On another hand, is landscape something that people should go out and seek to achieve, or is it that what one shoots happens to be landscape?

Relatedly, is a photograph good because you stumbled across it, or because you set out to make it, or because it exhibits a strong contrived personal style?

However it arises, when one’s photography spans several genres – both vista and intimate landscape, other nature closeups and art – it seems that viewers respond the most to landscape. It’s rather like the ITV3 or Channel 4 of photography – “human interest”, where all objects presented are approachable by virtue of being human scale, from boulders half a metre in size to buildings and hillsides that a human can at least radically alter with a suitably large digger. And that brings with it an offputting whiff of mundanity.

I can’t claim to be happy with the answers to all the above; you can’t have it all 3 ways at once.

Approach Routes

Time for something a little different.

With the previous camera, I was particularly fond of an old Pentacon 50mm f/1.8 prime lens; an awful lot of my photos were made using that, especially for closeups and even some landscapes. On the Lumix GH2, with its 2x crop-factor, this was the equivalent of shooting at 100mm-e all the time, and I was very familiar with the field of view that entailed.

Now I’ve switched to the Sony NEX-7, I’m experimenting more with wide-angle field of view.
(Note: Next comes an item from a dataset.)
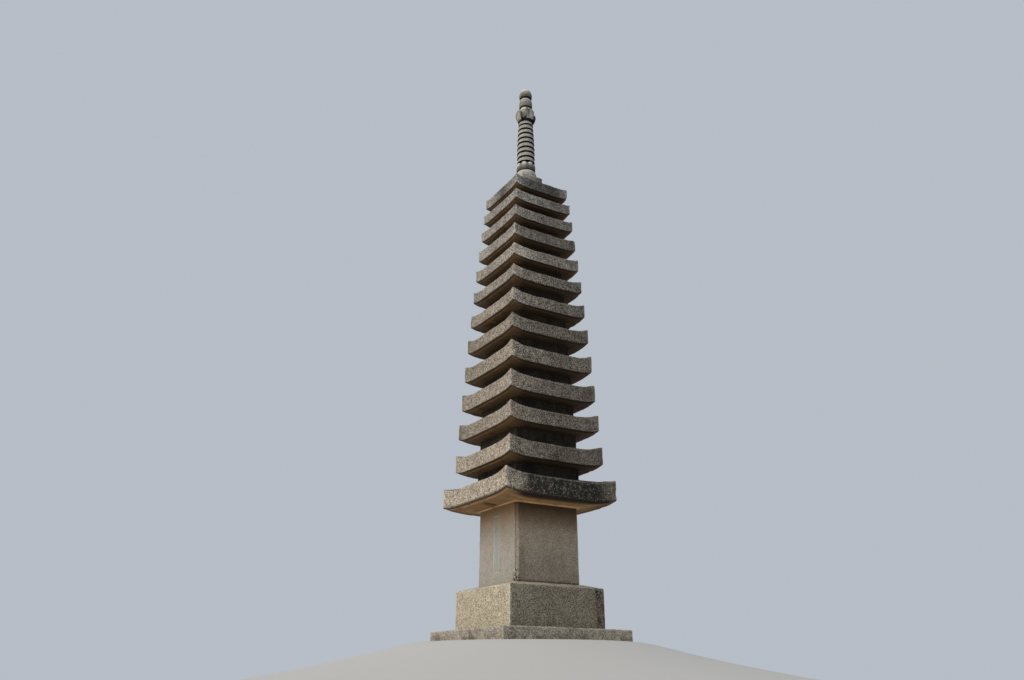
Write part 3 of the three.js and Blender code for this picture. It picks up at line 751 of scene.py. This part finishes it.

It feels completely different, as though the eye is latching-on to features of a scene I would not previously have considered using, especially the idea of perspective and lines leading into the distance.

Yesterday’s photo of the day was taken in the Fairy Glen in Portpatrick:

Between Realities

Between Realities – in the Fairy Glen, Portpatrick

and today I dug out an old Peleng 8mm fisheye lens, spent a while tweaking the screws in the M42->E-mount adapter to make it focus at all, and made this image of the approach to the harbour – a 170-degree field of view:

Approach Routes

Approach Routes

Coincidentally, both images have also been processed using LuminanceHDR for tonemapping.